**What is needed:** From the first line of the data below, repeat each line exactly until you reach the line with "GROOVE_SLOPE = math.tan(math.radians(20))"; include that line too.

----

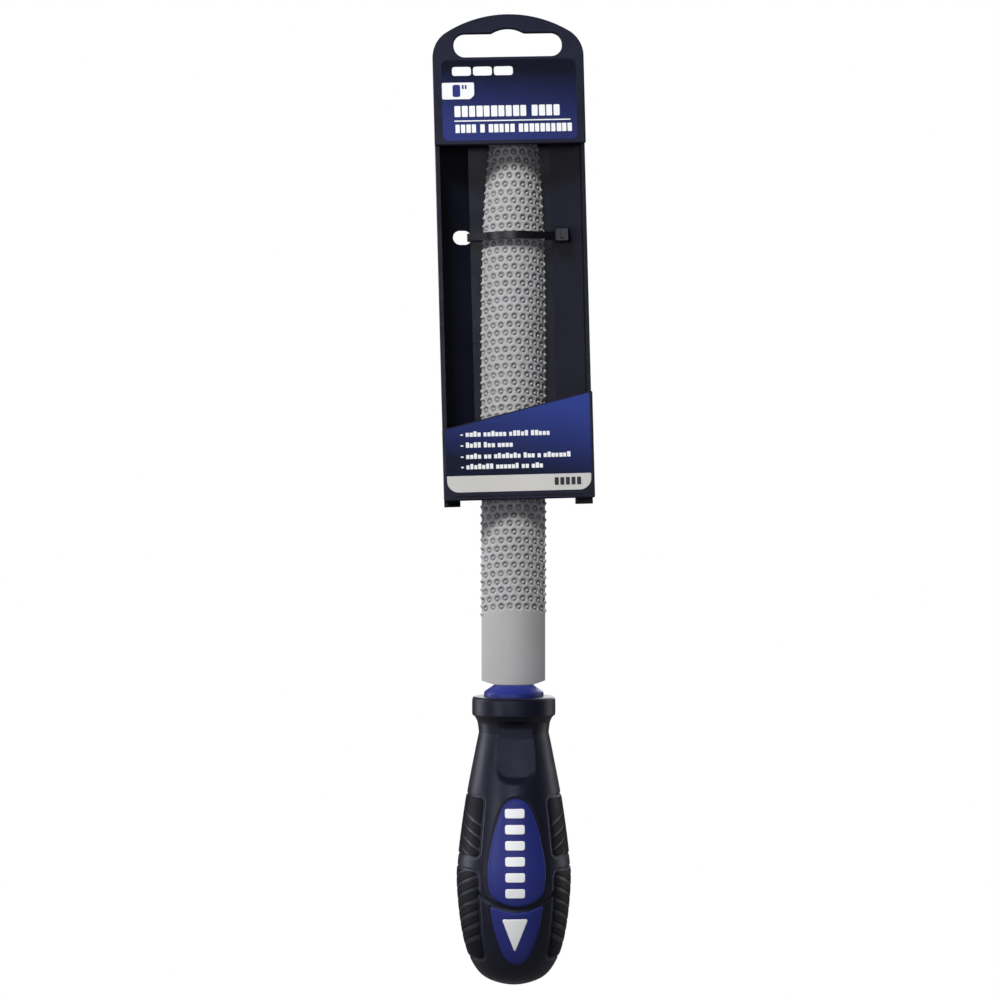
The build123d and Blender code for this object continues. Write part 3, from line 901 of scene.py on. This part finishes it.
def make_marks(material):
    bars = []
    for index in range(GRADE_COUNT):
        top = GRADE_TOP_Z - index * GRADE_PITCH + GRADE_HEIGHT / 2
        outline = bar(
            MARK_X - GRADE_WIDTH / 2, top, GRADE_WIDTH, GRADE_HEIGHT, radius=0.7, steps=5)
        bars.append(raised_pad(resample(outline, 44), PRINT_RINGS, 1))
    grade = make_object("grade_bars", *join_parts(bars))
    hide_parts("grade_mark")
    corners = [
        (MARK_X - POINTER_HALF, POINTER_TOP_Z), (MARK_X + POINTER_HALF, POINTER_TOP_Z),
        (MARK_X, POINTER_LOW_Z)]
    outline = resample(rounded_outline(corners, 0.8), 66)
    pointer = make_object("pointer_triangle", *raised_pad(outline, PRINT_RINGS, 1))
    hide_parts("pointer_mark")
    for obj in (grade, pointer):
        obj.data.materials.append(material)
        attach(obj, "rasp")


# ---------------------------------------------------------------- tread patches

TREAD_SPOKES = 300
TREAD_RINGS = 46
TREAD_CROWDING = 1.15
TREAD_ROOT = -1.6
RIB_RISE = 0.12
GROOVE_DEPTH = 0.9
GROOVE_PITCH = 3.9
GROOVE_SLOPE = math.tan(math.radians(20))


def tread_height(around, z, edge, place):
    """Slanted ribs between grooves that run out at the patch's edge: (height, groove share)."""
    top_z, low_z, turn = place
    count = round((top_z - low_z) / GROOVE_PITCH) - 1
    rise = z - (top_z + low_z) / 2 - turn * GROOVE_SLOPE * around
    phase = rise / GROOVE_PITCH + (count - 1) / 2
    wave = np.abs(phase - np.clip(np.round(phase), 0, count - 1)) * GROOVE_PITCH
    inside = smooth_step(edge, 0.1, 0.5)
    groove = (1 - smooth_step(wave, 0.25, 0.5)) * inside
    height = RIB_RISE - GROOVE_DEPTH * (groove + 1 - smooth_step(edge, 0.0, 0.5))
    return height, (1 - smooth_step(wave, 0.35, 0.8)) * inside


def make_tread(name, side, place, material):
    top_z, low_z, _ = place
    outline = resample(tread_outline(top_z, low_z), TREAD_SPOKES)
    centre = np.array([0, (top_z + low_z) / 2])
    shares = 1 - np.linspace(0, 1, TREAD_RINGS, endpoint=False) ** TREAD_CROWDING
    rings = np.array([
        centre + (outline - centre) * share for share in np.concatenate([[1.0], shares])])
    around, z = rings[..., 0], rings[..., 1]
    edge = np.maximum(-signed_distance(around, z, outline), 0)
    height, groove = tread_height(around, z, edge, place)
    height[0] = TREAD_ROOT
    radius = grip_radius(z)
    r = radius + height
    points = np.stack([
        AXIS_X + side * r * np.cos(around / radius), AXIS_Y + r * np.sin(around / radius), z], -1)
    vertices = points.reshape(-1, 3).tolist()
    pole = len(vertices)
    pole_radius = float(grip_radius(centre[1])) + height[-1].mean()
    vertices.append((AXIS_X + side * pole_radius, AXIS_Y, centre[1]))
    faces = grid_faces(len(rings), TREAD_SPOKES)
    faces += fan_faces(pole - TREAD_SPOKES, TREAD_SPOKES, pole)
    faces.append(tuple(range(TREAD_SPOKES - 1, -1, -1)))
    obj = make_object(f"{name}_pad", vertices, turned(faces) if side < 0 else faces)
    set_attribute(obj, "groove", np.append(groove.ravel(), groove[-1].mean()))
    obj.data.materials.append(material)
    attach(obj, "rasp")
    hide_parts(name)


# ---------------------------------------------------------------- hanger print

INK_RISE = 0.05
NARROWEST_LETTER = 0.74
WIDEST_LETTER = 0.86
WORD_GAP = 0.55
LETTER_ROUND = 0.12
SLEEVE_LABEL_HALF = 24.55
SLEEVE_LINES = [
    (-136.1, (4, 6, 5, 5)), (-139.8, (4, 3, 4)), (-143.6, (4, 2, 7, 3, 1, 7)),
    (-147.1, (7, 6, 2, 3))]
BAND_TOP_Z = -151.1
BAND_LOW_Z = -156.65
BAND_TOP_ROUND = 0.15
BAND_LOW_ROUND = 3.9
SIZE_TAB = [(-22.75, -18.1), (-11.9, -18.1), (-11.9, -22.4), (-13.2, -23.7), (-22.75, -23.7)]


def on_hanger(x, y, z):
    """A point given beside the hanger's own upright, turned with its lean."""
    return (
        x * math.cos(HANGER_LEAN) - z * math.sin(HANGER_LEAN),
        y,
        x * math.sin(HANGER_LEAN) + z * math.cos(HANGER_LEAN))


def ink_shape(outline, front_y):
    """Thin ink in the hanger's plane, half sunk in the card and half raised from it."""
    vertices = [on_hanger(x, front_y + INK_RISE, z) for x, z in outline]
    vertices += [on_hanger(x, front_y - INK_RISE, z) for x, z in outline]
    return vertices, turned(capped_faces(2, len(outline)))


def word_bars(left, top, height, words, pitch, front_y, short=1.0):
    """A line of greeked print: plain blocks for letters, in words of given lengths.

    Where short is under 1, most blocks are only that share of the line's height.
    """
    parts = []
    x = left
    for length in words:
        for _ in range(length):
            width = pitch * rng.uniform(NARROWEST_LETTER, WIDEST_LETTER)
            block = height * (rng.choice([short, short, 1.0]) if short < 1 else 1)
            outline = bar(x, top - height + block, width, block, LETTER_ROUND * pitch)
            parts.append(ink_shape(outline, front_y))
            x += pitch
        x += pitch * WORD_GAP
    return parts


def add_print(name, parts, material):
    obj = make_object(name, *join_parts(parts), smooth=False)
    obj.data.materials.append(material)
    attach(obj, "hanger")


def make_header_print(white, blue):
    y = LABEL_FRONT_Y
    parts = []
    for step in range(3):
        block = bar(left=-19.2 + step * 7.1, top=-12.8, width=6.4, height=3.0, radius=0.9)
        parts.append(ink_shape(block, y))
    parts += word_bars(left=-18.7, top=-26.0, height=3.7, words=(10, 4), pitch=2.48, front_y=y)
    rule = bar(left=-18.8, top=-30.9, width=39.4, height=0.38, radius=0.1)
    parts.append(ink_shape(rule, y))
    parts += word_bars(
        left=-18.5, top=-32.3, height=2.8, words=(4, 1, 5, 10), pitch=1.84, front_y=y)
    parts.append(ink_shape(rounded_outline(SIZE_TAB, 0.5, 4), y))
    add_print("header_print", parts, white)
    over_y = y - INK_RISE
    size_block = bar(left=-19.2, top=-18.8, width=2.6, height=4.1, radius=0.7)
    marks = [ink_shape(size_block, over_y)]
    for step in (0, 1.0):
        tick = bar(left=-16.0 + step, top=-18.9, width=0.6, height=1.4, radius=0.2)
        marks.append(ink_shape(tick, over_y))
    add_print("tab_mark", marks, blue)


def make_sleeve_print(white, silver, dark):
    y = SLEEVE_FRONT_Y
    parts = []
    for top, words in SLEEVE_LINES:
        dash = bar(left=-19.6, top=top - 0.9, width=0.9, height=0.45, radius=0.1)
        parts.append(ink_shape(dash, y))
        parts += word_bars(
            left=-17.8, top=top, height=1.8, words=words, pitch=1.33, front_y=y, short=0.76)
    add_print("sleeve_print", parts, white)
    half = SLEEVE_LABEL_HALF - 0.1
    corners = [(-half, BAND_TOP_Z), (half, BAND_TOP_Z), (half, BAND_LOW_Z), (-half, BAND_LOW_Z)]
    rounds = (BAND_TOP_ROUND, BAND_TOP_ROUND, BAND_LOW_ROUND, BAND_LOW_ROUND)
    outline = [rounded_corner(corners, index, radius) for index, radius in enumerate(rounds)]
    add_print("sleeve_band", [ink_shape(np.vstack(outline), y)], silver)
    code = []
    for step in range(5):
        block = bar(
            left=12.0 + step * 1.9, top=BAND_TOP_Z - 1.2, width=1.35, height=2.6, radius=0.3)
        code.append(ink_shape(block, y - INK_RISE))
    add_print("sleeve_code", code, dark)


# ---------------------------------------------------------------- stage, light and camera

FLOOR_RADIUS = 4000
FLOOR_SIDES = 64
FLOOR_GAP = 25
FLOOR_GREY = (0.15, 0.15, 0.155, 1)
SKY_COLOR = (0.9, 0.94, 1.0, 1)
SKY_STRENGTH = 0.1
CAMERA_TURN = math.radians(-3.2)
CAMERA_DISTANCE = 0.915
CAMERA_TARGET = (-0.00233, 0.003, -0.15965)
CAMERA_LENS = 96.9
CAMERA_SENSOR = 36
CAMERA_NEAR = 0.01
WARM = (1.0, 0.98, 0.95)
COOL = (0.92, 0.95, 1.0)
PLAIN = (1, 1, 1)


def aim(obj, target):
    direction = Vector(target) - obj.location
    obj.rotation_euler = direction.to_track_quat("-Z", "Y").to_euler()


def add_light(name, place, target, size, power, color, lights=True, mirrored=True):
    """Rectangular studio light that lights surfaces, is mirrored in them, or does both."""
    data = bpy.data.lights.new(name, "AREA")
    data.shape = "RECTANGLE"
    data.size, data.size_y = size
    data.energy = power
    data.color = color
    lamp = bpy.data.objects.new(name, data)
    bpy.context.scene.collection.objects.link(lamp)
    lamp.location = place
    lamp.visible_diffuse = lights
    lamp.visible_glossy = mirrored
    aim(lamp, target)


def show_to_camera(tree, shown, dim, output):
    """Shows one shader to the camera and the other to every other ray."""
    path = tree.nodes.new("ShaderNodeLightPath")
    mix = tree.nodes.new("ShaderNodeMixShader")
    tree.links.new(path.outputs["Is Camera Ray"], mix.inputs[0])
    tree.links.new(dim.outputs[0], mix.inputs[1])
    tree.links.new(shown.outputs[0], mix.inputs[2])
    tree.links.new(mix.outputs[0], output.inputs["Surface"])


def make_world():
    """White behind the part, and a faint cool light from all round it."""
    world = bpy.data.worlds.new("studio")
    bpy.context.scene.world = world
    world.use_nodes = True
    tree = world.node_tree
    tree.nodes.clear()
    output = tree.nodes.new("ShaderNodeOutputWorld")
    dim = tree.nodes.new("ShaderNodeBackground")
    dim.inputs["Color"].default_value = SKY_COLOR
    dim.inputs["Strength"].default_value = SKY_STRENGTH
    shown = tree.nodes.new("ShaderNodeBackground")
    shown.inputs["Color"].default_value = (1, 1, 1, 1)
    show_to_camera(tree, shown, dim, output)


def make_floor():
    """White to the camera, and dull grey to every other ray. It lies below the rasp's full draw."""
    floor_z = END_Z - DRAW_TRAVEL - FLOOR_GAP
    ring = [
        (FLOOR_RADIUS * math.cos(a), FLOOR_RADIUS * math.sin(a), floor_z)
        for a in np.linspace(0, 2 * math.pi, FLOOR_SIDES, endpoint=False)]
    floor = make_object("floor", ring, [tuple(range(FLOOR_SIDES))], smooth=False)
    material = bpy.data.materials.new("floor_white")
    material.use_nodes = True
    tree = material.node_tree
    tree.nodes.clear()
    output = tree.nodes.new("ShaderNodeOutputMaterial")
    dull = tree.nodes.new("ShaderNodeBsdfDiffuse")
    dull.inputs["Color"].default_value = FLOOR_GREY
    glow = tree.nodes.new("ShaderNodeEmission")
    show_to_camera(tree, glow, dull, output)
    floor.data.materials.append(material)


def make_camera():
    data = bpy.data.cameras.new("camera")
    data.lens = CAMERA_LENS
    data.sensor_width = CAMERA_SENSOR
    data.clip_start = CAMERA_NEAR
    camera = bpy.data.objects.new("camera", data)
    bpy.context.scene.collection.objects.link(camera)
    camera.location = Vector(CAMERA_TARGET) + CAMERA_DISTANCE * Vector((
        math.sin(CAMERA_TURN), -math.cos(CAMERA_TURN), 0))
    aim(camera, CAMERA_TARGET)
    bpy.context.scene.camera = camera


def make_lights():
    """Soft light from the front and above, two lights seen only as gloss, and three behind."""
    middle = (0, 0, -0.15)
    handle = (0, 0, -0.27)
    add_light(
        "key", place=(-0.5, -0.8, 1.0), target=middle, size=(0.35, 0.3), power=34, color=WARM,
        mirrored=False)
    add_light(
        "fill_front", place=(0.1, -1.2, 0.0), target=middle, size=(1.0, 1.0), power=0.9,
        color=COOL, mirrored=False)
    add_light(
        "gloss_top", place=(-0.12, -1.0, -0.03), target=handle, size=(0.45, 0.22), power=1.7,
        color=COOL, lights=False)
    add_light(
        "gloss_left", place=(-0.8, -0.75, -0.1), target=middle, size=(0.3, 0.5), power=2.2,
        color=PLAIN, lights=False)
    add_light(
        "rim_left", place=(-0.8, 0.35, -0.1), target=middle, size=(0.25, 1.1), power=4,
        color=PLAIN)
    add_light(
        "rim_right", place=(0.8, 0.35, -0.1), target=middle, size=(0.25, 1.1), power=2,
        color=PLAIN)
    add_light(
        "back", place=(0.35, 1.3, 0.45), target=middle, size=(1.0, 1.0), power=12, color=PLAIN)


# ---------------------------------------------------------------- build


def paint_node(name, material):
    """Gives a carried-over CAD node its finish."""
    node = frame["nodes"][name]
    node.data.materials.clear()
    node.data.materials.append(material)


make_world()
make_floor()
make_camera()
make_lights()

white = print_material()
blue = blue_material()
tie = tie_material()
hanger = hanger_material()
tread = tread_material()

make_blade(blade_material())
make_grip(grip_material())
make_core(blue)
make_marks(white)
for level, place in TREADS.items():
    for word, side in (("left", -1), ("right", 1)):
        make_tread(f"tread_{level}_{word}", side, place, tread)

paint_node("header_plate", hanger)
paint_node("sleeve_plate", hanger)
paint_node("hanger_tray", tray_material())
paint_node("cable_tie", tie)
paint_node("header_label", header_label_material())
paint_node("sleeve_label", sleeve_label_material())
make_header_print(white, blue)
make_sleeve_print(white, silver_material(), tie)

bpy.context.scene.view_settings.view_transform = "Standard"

----

**Response to the exercise:**
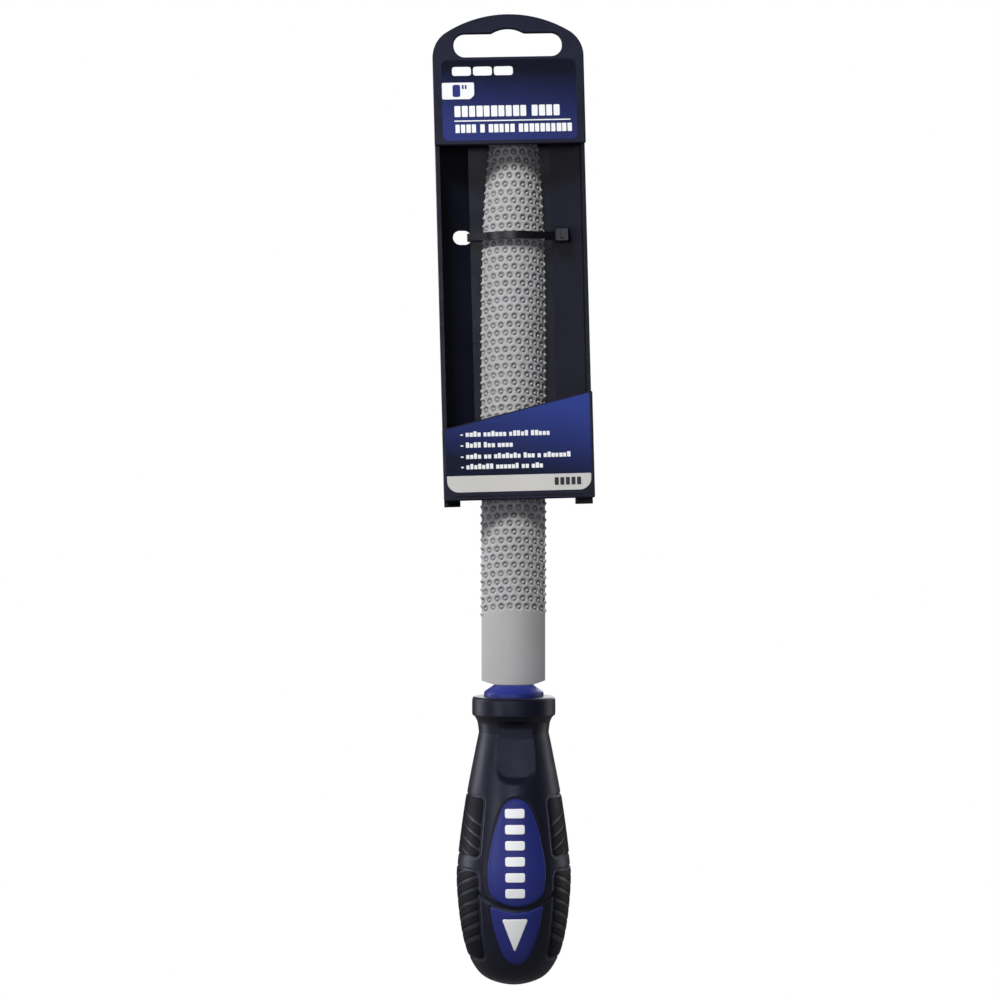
The build123d and Blender code for this object continues. Write part 3, from line 901 of scene.py on. This part finishes it.
def make_marks(material):
    bars = []
    for index in range(GRADE_COUNT):
        top = GRADE_TOP_Z - index * GRADE_PITCH + GRADE_HEIGHT / 2
        outline = bar(
            MARK_X - GRADE_WIDTH / 2, top, GRADE_WIDTH, GRADE_HEIGHT, radius=0.7, steps=5)
        bars.append(raised_pad(resample(outline, 44), PRINT_RINGS, 1))
    grade = make_object("grade_bars", *join_parts(bars))
    hide_parts("grade_mark")
    corners = [
        (MARK_X - POINTER_HALF, POINTER_TOP_Z), (MARK_X + POINTER_HALF, POINTER_TOP_Z),
        (MARK_X, POINTER_LOW_Z)]
    outline = resample(rounded_outline(corners, 0.8), 66)
    pointer = make_object("pointer_triangle", *raised_pad(outline, PRINT_RINGS, 1))
    hide_parts("pointer_mark")
    for obj in (grade, pointer):
        obj.data.materials.append(material)
        attach(obj, "rasp")


# ---------------------------------------------------------------- tread patches

TREAD_SPOKES = 300
TREAD_RINGS = 46
TREAD_CROWDING = 1.15
TREAD_ROOT = -1.6
RIB_RISE = 0.12
GROOVE_DEPTH = 0.9
GROOVE_PITCH = 3.9
GROOVE_SLOPE = math.tan(math.radians(20))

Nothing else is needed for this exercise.